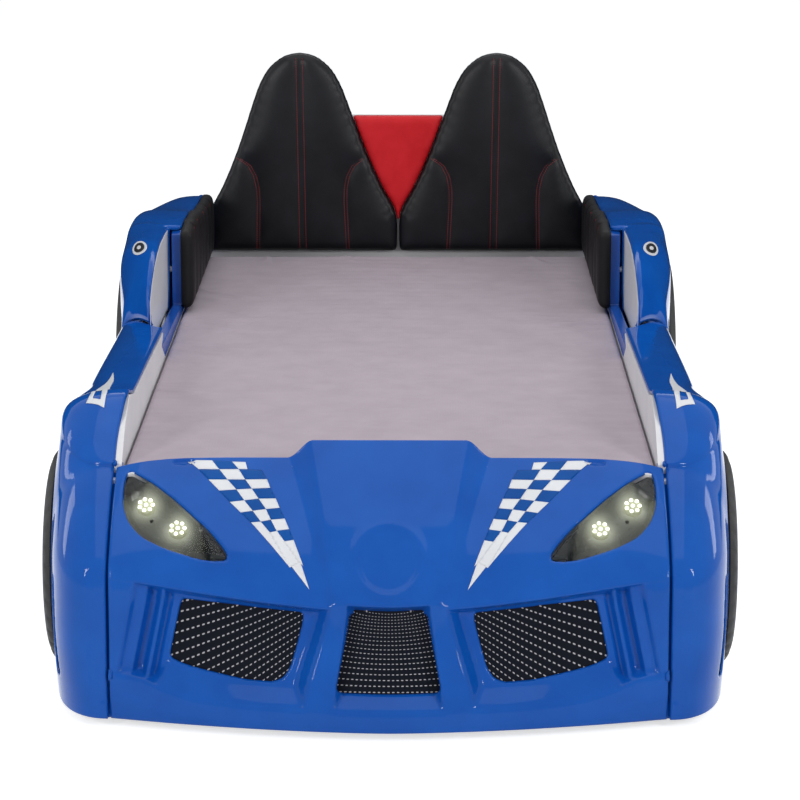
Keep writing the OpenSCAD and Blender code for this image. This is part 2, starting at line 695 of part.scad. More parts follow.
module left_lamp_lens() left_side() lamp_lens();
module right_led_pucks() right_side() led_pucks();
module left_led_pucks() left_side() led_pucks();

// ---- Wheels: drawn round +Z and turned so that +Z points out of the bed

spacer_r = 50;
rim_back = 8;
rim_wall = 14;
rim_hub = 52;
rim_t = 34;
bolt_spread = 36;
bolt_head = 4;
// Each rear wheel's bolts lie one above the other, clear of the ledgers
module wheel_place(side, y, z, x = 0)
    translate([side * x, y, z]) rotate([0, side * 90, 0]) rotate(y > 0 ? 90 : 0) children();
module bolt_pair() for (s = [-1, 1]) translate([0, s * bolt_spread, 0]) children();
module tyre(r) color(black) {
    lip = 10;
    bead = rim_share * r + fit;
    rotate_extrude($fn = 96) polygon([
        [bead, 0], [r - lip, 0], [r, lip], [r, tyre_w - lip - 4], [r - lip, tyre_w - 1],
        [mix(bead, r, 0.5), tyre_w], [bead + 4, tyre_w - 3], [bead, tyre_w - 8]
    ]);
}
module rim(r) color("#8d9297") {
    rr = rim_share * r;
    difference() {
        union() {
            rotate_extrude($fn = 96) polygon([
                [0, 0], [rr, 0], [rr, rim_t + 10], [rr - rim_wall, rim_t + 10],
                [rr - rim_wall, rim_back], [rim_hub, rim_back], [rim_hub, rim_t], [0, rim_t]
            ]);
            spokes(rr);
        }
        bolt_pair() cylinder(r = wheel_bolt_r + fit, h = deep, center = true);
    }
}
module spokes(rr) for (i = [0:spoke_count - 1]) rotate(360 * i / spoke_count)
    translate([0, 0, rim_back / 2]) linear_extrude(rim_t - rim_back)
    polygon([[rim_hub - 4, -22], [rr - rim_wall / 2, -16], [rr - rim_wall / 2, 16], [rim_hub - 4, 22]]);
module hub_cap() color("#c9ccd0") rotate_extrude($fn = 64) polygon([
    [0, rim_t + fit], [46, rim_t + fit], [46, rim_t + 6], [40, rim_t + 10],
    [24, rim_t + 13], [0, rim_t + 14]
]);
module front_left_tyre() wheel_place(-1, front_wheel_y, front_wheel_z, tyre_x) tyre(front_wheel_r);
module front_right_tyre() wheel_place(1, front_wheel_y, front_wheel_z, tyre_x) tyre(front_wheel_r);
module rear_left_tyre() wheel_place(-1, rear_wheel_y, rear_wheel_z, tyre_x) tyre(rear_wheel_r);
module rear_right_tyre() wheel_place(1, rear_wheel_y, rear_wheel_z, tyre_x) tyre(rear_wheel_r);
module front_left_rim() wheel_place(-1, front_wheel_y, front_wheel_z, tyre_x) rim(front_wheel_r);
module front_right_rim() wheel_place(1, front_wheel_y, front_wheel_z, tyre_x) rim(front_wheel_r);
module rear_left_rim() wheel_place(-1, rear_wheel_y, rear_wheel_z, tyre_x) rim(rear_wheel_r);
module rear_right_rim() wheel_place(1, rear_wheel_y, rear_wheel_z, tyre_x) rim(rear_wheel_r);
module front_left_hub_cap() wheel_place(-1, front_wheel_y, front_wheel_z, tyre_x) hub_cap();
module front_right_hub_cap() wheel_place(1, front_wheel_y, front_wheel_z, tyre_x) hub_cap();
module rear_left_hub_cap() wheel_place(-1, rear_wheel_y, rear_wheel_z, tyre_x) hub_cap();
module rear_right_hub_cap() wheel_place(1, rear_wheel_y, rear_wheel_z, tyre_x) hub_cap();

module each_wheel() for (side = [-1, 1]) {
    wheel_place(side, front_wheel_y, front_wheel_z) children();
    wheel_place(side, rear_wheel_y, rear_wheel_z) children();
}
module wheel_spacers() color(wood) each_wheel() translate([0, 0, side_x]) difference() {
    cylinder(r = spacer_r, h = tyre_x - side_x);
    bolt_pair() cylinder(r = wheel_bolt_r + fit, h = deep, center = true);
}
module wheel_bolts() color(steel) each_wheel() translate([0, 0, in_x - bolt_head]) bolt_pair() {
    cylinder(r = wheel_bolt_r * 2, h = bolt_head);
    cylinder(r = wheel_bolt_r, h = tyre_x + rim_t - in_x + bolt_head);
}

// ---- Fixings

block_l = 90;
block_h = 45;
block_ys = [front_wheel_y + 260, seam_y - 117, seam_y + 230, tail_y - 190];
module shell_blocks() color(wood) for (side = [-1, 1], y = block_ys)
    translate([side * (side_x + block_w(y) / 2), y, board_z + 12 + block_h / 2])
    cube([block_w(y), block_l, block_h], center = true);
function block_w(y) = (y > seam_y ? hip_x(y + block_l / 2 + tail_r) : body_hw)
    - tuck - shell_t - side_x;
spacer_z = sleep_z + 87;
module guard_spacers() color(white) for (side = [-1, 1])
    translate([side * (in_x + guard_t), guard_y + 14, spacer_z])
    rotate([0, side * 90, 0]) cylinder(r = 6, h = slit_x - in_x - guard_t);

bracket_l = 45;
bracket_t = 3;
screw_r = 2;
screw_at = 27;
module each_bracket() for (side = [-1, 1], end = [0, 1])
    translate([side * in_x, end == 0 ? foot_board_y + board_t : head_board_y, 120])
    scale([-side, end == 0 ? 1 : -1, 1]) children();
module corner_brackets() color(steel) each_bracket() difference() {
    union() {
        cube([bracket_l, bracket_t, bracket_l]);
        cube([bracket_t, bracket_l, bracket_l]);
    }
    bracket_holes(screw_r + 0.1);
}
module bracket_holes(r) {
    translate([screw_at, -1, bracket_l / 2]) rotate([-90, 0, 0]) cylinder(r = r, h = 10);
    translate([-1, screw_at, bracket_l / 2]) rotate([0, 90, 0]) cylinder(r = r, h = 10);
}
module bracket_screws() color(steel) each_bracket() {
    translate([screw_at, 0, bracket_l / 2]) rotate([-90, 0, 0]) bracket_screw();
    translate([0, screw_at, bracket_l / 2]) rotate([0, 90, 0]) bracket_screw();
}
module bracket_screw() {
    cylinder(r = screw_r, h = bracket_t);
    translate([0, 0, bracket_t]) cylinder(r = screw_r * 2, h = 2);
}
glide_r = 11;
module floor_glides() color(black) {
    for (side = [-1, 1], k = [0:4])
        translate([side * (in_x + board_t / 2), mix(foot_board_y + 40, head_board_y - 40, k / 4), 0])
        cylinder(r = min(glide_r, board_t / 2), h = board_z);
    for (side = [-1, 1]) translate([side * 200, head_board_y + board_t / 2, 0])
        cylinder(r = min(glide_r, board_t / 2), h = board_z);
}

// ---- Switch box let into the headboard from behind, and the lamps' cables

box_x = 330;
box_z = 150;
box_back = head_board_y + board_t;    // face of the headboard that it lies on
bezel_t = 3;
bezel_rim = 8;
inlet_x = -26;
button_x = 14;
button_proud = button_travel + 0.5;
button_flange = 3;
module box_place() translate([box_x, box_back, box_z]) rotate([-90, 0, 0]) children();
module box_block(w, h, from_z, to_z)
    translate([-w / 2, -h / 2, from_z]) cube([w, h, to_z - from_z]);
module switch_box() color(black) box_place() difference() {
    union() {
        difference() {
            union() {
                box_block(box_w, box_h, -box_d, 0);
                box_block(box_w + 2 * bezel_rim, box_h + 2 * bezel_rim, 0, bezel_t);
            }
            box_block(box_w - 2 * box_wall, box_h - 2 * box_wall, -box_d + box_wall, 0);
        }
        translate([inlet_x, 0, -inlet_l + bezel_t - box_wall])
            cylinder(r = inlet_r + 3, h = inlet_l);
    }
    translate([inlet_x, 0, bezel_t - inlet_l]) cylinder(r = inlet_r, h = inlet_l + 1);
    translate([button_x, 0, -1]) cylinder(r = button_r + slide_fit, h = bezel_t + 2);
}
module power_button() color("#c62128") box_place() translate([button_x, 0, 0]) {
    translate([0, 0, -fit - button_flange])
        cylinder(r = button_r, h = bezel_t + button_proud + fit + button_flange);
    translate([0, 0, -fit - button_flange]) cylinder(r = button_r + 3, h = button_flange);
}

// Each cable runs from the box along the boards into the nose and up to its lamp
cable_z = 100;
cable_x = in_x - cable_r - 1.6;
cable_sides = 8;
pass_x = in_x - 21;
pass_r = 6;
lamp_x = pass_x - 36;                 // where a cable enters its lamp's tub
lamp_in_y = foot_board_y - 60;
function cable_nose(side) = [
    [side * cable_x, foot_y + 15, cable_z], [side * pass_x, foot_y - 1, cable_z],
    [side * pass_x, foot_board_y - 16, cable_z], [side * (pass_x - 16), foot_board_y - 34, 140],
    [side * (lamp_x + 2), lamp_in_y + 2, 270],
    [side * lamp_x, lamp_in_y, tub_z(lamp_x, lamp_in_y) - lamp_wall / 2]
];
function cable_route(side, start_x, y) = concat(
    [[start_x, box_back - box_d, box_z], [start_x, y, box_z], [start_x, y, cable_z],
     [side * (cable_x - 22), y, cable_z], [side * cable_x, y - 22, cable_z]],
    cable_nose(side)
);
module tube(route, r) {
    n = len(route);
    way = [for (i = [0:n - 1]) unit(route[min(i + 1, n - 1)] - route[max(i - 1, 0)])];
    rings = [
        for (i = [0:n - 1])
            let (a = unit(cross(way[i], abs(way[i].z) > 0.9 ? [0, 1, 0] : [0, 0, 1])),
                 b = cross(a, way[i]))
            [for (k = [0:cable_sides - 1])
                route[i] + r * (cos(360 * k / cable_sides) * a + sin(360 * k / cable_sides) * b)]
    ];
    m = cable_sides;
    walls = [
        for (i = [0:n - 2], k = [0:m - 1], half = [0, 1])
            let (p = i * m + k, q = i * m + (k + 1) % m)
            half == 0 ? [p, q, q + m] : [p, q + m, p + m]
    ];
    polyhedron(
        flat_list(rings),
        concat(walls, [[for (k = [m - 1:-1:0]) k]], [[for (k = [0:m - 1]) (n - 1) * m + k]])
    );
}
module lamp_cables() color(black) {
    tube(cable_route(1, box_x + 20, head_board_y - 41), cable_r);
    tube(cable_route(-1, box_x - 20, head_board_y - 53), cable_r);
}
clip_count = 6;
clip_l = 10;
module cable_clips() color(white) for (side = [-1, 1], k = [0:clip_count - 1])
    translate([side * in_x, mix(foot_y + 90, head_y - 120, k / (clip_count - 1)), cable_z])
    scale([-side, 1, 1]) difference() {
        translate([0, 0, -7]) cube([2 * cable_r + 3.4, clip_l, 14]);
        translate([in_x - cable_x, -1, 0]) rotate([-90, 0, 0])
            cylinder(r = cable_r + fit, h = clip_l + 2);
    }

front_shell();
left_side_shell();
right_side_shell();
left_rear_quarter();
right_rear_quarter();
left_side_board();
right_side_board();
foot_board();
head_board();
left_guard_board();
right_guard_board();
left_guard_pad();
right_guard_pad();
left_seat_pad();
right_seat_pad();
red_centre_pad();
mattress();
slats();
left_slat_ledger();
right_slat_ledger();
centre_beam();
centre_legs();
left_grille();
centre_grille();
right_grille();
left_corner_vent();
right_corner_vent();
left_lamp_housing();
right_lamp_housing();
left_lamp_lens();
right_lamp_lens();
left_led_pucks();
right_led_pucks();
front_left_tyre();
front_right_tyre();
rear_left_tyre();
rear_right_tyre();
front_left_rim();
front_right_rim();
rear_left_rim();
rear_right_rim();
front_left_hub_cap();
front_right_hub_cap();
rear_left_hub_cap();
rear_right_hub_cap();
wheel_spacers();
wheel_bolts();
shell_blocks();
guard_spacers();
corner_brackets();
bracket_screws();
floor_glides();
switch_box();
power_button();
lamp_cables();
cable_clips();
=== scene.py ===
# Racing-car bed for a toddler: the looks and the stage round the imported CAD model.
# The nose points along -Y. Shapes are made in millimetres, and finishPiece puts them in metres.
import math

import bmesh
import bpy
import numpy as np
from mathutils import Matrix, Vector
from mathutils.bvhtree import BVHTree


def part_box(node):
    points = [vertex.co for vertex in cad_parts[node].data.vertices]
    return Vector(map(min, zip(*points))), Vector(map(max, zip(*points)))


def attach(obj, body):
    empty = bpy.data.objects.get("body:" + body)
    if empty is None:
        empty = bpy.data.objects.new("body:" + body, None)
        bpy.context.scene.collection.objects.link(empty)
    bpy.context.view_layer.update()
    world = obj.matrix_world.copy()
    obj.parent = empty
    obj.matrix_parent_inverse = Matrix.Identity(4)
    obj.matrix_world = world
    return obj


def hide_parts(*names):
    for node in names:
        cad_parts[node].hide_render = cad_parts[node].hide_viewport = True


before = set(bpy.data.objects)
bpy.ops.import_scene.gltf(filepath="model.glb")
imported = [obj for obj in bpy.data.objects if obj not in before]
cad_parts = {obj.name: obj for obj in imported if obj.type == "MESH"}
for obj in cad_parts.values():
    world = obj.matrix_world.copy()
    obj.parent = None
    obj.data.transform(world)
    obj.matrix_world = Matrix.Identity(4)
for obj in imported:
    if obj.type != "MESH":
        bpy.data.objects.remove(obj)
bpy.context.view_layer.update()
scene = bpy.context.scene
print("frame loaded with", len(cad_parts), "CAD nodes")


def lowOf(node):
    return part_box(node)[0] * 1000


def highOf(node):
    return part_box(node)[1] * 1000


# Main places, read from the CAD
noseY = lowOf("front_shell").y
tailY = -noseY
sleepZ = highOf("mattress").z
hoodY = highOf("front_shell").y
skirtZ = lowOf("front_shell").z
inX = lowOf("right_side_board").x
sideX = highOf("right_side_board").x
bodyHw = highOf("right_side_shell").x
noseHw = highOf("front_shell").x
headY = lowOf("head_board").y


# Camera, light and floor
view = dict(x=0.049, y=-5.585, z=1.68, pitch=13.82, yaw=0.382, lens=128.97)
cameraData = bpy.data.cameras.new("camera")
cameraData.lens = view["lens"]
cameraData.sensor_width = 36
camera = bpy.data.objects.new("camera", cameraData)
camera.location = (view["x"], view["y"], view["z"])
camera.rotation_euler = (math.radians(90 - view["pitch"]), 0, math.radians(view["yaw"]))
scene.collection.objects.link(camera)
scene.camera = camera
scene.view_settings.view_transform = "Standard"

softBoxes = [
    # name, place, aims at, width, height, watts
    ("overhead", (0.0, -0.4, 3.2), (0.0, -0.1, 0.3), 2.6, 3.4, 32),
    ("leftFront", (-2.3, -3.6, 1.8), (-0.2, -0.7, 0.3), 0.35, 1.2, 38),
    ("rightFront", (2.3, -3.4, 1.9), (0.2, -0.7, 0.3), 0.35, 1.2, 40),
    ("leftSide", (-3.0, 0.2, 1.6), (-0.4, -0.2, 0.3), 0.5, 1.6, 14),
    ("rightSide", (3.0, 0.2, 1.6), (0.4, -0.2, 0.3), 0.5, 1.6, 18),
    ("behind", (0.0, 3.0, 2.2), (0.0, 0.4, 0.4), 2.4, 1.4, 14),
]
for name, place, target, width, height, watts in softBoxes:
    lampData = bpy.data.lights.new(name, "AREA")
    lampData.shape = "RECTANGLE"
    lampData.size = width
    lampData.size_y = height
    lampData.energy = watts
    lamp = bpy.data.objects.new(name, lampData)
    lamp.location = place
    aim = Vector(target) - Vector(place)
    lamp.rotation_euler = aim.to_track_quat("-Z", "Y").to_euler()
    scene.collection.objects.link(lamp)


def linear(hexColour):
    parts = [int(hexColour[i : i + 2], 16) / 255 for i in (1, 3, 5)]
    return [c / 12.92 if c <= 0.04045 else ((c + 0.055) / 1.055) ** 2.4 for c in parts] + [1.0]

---

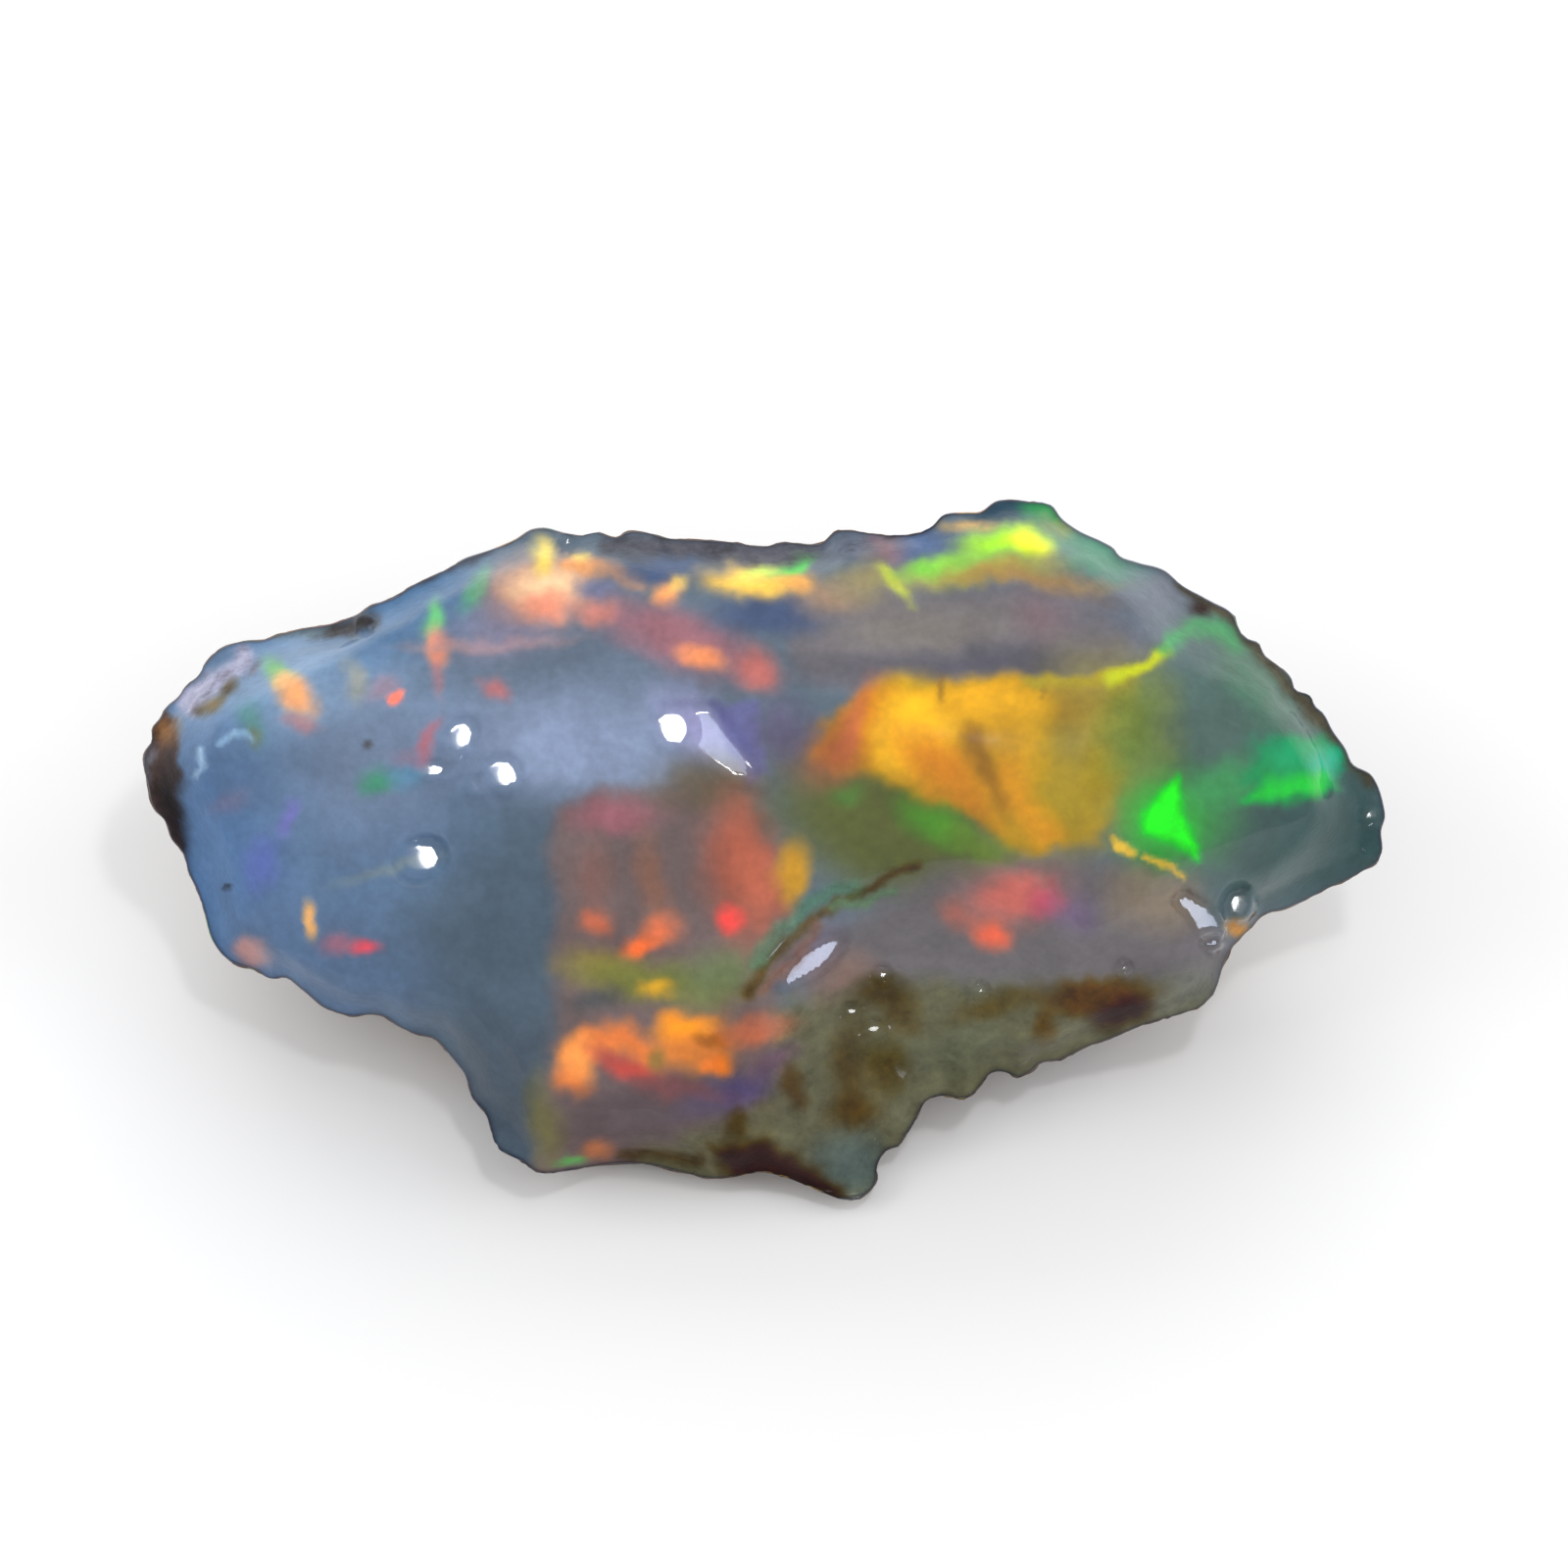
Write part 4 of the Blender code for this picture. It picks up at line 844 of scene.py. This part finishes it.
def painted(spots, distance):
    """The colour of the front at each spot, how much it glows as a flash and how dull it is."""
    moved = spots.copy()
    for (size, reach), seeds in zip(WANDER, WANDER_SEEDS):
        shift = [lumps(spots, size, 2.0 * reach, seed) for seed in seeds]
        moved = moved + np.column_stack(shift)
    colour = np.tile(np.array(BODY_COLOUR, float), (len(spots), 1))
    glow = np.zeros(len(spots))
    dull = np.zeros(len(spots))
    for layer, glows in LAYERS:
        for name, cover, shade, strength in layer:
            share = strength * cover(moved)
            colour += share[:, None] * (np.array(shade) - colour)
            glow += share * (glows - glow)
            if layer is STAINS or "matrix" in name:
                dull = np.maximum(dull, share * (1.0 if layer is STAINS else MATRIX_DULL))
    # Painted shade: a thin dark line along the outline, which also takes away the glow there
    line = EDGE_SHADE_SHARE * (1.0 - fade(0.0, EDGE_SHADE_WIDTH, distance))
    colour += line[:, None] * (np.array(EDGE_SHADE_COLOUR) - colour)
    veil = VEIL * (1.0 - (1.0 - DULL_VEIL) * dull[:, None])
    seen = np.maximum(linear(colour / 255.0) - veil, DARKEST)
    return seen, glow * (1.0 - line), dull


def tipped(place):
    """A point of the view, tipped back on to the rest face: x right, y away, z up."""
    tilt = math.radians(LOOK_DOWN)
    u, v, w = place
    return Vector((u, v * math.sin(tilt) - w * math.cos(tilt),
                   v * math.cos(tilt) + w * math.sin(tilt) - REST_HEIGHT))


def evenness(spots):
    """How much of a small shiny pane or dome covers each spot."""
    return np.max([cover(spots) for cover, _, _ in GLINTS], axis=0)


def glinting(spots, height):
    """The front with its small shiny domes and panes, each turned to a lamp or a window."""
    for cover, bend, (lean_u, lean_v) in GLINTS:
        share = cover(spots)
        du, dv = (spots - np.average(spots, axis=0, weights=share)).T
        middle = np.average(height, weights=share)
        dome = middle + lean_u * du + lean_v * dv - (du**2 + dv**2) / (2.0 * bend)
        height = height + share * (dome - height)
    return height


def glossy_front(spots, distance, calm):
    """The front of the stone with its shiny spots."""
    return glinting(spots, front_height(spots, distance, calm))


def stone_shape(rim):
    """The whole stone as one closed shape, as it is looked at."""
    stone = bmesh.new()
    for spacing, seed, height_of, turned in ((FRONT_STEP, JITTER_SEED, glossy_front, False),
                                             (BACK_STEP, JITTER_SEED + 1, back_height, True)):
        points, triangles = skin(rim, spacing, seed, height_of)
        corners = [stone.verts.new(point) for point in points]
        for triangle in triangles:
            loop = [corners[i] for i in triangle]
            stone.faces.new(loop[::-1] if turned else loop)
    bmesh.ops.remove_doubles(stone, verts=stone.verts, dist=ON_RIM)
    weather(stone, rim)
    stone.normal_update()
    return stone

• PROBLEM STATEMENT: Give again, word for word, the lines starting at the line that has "front_shell();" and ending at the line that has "before = set(bpy.data.objects)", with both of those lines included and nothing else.

• WRITTEN SOLUTION:
front_shell();
left_side_shell();
right_side_shell();
left_rear_quarter();
right_rear_quarter();
left_side_board();
right_side_board();
foot_board();
head_board();
left_guard_board();
right_guard_board();
left_guard_pad();
right_guard_pad();
left_seat_pad();
right_seat_pad();
red_centre_pad();
mattress();
slats();
left_slat_ledger();
right_slat_ledger();
centre_beam();
centre_legs();
left_grille();
centre_grille();
right_grille();
left_corner_vent();
right_corner_vent();
left_lamp_housing();
right_lamp_housing();
left_lamp_lens();
right_lamp_lens();
left_led_pucks();
right_led_pucks();
front_left_tyre();
front_right_tyre();
rear_left_tyre();
rear_right_tyre();
front_left_rim();
front_right_rim();
rear_left_rim();
rear_right_rim();
front_left_hub_cap();
front_right_hub_cap();
rear_left_hub_cap();
rear_right_hub_cap();
wheel_spacers();
wheel_bolts();
shell_blocks();
guard_spacers();
corner_brackets();
bracket_screws();
floor_glides();
switch_box();
power_button();
lamp_cables();
cable_clips();
=== scene.py ===
# Racing-car bed for a toddler: the looks and the stage round the imported CAD model.
# The nose points along -Y. Shapes are made in millimetres, and finishPiece puts them in metres.
import math

import bmesh
import bpy
import numpy as np
from mathutils import Matrix, Vector
from mathutils.bvhtree import BVHTree


def part_box(node):
    points = [vertex.co for vertex in cad_parts[node].data.vertices]
    return Vector(map(min, zip(*points))), Vector(map(max, zip(*points)))


def attach(obj, body):
    empty = bpy.data.objects.get("body:" + body)
    if empty is None:
        empty = bpy.data.objects.new("body:" + body, None)
        bpy.context.scene.collection.objects.link(empty)
    bpy.context.view_layer.update()
    world = obj.matrix_world.copy()
    obj.parent = empty
    obj.matrix_parent_inverse = Matrix.Identity(4)
    obj.matrix_world = world
    return obj


def hide_parts(*names):
    for node in names:
        cad_parts[node].hide_render = cad_parts[node].hide_viewport = True


before = set(bpy.data.objects)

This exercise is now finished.